*Stated goal*
Below is a listing. Gather each line of it that contains "picture".

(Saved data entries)
#####
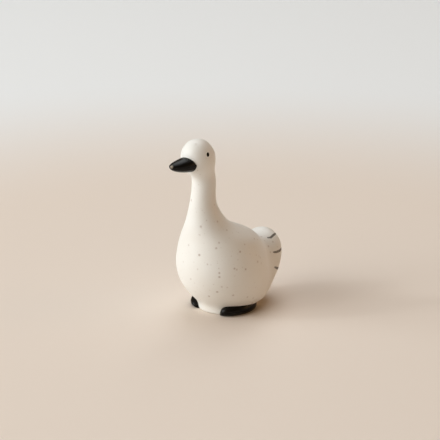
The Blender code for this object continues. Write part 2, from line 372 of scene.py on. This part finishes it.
def makeBill():
    # for each angle a profile from the tip to the glaze's border: the larger of bill and head, run together
    angle = np.linspace(0, 2 * math.pi, bill["around"], endpoint=False)[None]
    lifted = np.abs(np.sin(angle - bill["cornerTurn"] * np.sign(np.cos(angle)))) ** bill["cornerSharpness"]
    far = np.where(np.sin(angle) > 0, bill["borderTop"], bill["borderBottom"])
    border = bill["borderCorner"] + (far - bill["borderCorner"]) * lifted
    share = np.linspace(0, 1, bill["rings"] + 1)[1:, None]
    ahead = bill["reach"] + (border - bill["reach"]) * (1 - np.cos(share * math.pi / 2))
    angle = np.broadcast_to(angle, ahead.shape)
    fillet = bill["fillet"] * (1 - share ** bill["filletFade"]) + bill["filletEnd"]
    radius = -runTogether(-billSection(ahead, angle), -headSection(ahead, angle), fillet) + bill["proud"]
    height = billMiddle(ahead) + radius * np.sin(angle)
    rings = np.stack((radius * np.cos(angle), -head["forward"] - ahead, height), axis=2)
    tip = np.array((0, -head["forward"] - bill["reach"], billMiddle(bill["reach"])))
    inside = np.array((0, -head["forward"], head["height"] + bill["rootRise"]))
    inward = inside - rings[-1:]
    tucked = rings[-1:] + inward / np.linalg.norm(inward, axis=2, keepdims=True) * bill["tucked"]
    return closedSurface("bill", np.concatenate((rings, tucked)), tip, inside)


# Foot pads

pads = {
    "toeTurn": math.radians(60), "heelTurn": math.radians(-40),  # from the duck's side towards its front
    "heel": {"height": 4.0, "out": 0.5, "bluntness": 4.0},
    "leftToe": {"height": 4.8, "out": 3.8, "bluntness": 6.0},
    "rightToe": {"height": 4.4, "out": 4.3, "bluntness": 2.4},  # lower, and rises more slowly
    "tuck": 0.55,  # share of the standing-out lost again at the table
    "waist": 0.45,  # share of the height where a pad stands out most
    "fullness": 0.8,  # under 1, the top is squarer than a quarter of an ellipse
    "depth": 3.0,
    "rings": 90, "below": 12, "above": 26,
}


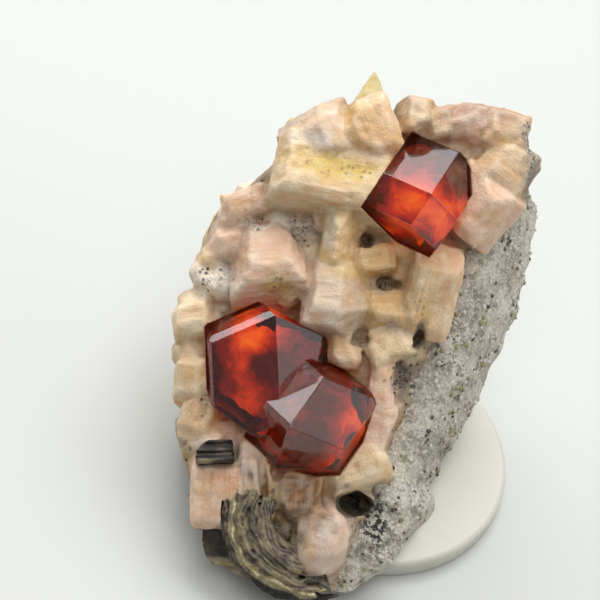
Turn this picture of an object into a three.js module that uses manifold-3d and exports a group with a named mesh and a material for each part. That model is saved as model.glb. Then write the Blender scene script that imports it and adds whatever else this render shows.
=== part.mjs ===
// Garnets in matrix: pale blocky feldspar crystals crowd one face of a grey granular rock. One single
// orange-red garnet sits near the top and a grown-together pair below it, with two books of dark mica
// at the lower end and a small yellow crystal on the upper edge. The rock has a flat cut base and
// rests on a round pale display disc.
//
// The stone is modelled in the frame of its crystal face: x runs across the face, y up it and z out
// of it. One group leans that frame back on the disc. The origin of the part is the middle of the
// disc's underside, with z up. Millimetres.

import * as THREE from "three";
import { ConvexGeometry } from "three/addons/geometries/ConvexGeometry.js";
import { mergeVertices } from "three/addons/utils/BufferGeometryUtils.js";
import Module from "manifold-3d";

const wasm = await Module();
wasm.setup();

// Driving dimensions

const DISC_RADIUS = 12.8;
const DISC_THICKNESS = 2.2;
const DISC_EDGE = 0.5;
const GAP = 0.3;
const FACE_LEAN = 40;
const FACE_ROLL = 15;
// The point in the stone's frame that lies over the middle of the disc, on its top.
const FOOT = new THREE.Vector3(7.3, -14.4, -13);
const GARNET_SIZE = 4.6;
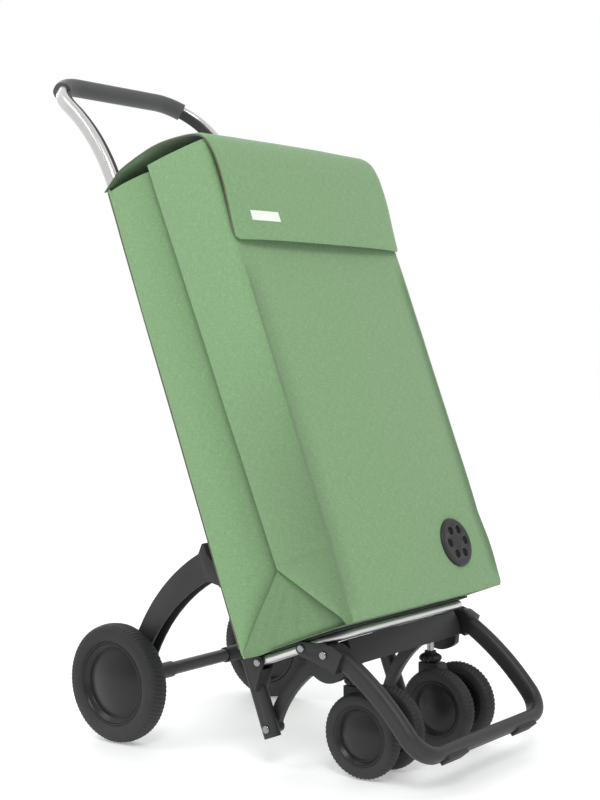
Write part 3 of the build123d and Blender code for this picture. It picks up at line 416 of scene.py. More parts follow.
def apply_modifier(piece, kind, **settings):
    """Adds a modifier, sets it and applies it."""
    only(piece)
    modifier = piece.modifiers.new(kind.lower(), kind)
    for key, value in settings.items():
        setattr(modifier, key, value)
    bpy.ops.object.modifier_apply(modifier=modifier.name)


def round_edges(piece, radius):
    """Rounds the sharp edges of a thin sheet that has been given its thickness."""
    apply_modifier(
        piece, "BEVEL", width=radius, segments=2, limit_method="ANGLE", angle_limit=math.radians(60),
    )


def smooth(piece, degrees=40):
    """Smooth shading up to an angle."""
    only(piece)
    bpy.ops.object.shade_smooth_by_angle(angle=math.radians(degrees))


def spline(points, count):
    """A smooth line through points, sampled evenly."""
    control = np.array([points[0], *points, points[-1]], float)
    line = []
    for k in range(len(points) - 1):
        a, b, c, d = control[k : k + 4]
        for t in np.linspace(0, 1, 24, endpoint=False):
            curve = 2 * b + (c - a) * t + (2 * a - 5 * b + 4 * c - d) * t**2
            line.append(0.5 * (curve + (3 * b - a - 3 * c + d) * t**3))
    line.append(control[-2])
    line = np.array(line)
    run = np.concatenate([[0], np.cumsum(np.linalg.norm(np.diff(line, axis=0), axis=1))])
    wanted = np.linspace(0, run[-1], count)
    return np.stack([np.interp(wanted, run, line[:, i]) for i in range(line.shape[1])], 1)


def turned(name, profile, centre, outward, steps, axis=(1, 0, 0)):
    """A closed outline, (outwards, radius), spun round an axis: X, or Z where outwards is up."""
    if axis[0]:
        points = [centre + Vector((outward * a, 0, r)) for a, r in profile]
    else:
        points = [centre + Vector((r, 0, outward * a)) for a, r in profile]
    last = len(points)
    piece = new_piece(name, points, edges=[(i, (i + 1) % last) for i in range(last)])
    only(piece)
    bpy.ops.object.mode_set(mode="EDIT")
    bpy.ops.mesh.select_all(action="SELECT")
    bpy.ops.mesh.spin(steps=steps, angle=2 * math.pi, center=centre, axis=axis)
    bpy.ops.mesh.select_all(action="SELECT")
    bpy.ops.mesh.remove_doubles(threshold=1e-6)
    bpy.ops.mesh.normals_make_consistent(inside=False)
    bpy.ops.object.mode_set(mode="OBJECT")
    return piece


def softened(node, radius, steps):
    """A copy of a moulded CAD node with its edges rounded."""
    source = frame["nodes"][node]
    piece = source.copy()
    piece.data = source.data.copy()
    piece.name = f"{node}_moulding"
    piece.parent = None
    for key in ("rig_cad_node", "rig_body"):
        if key in piece:
            del piece[key]
    bpy.context.scene.collection.objects.link(piece)
    only(piece)
    bpy.ops.object.mode_set(mode="EDIT")
    bpy.ops.mesh.select_all(action="SELECT")
    bpy.ops.mesh.customdata_custom_splitnormals_clear()
    bpy.ops.mesh.remove_doubles(threshold=2e-6)
    bpy.ops.mesh.dissolve_limited(angle_limit=math.radians(2))
    bpy.ops.object.mode_set(mode="OBJECT")
    apply_modifier(
        piece, "BEVEL", width=radius, segments=steps, limit_method="ANGLE", angle_limit=math.radians(38),
        use_clamp_overlap=True,
    )
    smooth(piece, 35)
    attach(piece, BODY_OF[node])
    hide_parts(node)
    dress(piece, SLOT_OF[node])
    return piece


# ---- cloth ------------------------------------------------------------------------------------

SIDE_ROUND = 9 * MM
RIM_BACK = 657 * MM
RIM_LAP = 661 * MM  # where the front half of a side panel laps over the rear half
RIM_FRONT = 650 * MM
PLEAT_TOP = 85 * MM  # ahead of the back, at the rim
PLEAT_APEX = (102 * MM, 92 * MM)  # ahead of the back, up, where the pleat meets the tucked triangle
TUCK = 7 * MM  # how far the triangle goes in under the front half
BAG_FLOOR = 0.4 * MM
TUCK_FOLDS = (((96, 62), (58, 12)), ((110, 54), (98, 10)), ((134, 36), (142, 8)))  # soft folds, in mm
HALF_STEPS = 34
TUCK_STEPS = 26


def bell(value, width):
    """1 at the middle, falling smoothly with distance."""
    return math.exp(-((value / width) ** 2))


def ramp(value, low, high):
    """0 below a range and 1 above it, smooth between."""
    share = min(1, max(0, (value - low) / (high - low)))
    return share * share * (3 - 2 * share)


def side_lines(up):
    """Where the rear half ends and the front half starts at a height, ahead of the back."""
    apex_ahead, apex_up = PLEAT_APEX
    if up >= apex_up:
        share = (up - apex_up) / (RIM_BACK - apex_up)
        crease = apex_ahead + (PLEAT_TOP - apex_ahead) * share
        return crease, crease
    share = up / apex_up
    front_start = BAG_DEEP - (BAG_DEEP - apex_ahead) * share
    return max(SIDE_ROUND, apex_ahead * share), min(BAG_DEEP - SIDE_ROUND, front_start)


def tuck_relief(ahead, up):
    """Soft folds across the tucked triangle."""
    total = 0.0
    for (a0, u0), (a1, u1) in TUCK_FOLDS:
        share = min(1, max(0, (u0 * MM - up) / ((u0 - u1) * MM)))
        off = ahead - (a0 + (a1 - a0) * share) * MM
        strength = ramp(up, 0, 8 * MM) * (1 - ramp(up, (u0 - 8) * MM, (u0 + 6) * MM))
        total += (1.5 * MM * bell(off, 4 * MM) - 1.3 * MM * bell(off - 8 * MM, 4 * MM)) * strength
    return total


def side_point(kind, share, up, pleat):
    """(ahead, relief) of a side panel's column at a height."""
    rear_end, front_start = side_lines(up)
    apex_up = PLEAT_APEX[1]
    lapped = ramp(up, apex_up - 6 * MM, apex_up + 30 * MM)
    depth = pleat * (1 - 0.25 * ramp(up, 450 * MM, RIM_BACK))
    if up < apex_up:
        depth = pleat * (0.25 + 0.75 * up / apex_up)
    over = ramp(up, apex_up, apex_up + 8 * MM)
    edge = 0.12 * depth * (1 - over) + depth * over
    if kind == "rear":
        ahead = SIDE_ROUND + (rear_end - SIDE_ROUND) * share
        return ahead, -depth * share**2 + 1.5 * MM * math.sin(math.pi * min(1, share * 1.5)) * lapped
    if kind == "tuck":
        lip = (0.5 + 0.4 * lapped) * MM * (1 - share)
        ahead = rear_end - lip + (front_start - rear_end) * share
        under = -edge - (TUCK + 0.5 * edge) * share**1.5
        return ahead, under + tuck_relief(ahead, up) * (1 - over)
    if kind == "under":
        return front_start + 3.5 * MM * ramp(up, 4 * MM, 20 * MM) + 0.1 * MM, -TUCK - 0.8 * edge
    start = front_start - 1.6 * MM * ramp(up, 2 * MM, 10 * MM)
    ahead = start + (BAG_DEEP - SIDE_ROUND - start) * share
    return ahead, -0.10 * depth * (1 - share) ** 3 + 1.6 * MM * math.sin(math.pi * share) * lapped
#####
*Written answer*
Turn this picture of an object into a three.js module that uses manifold-3d and exports a group with a named mesh and a material for each part. That model is saved as model.glb. Then write the Blender scene script that imports it and adds whatever else this render shows.
Write part 3 of the build123d and Blender code for this picture. It picks up at line 416 of scene.py. More parts follow.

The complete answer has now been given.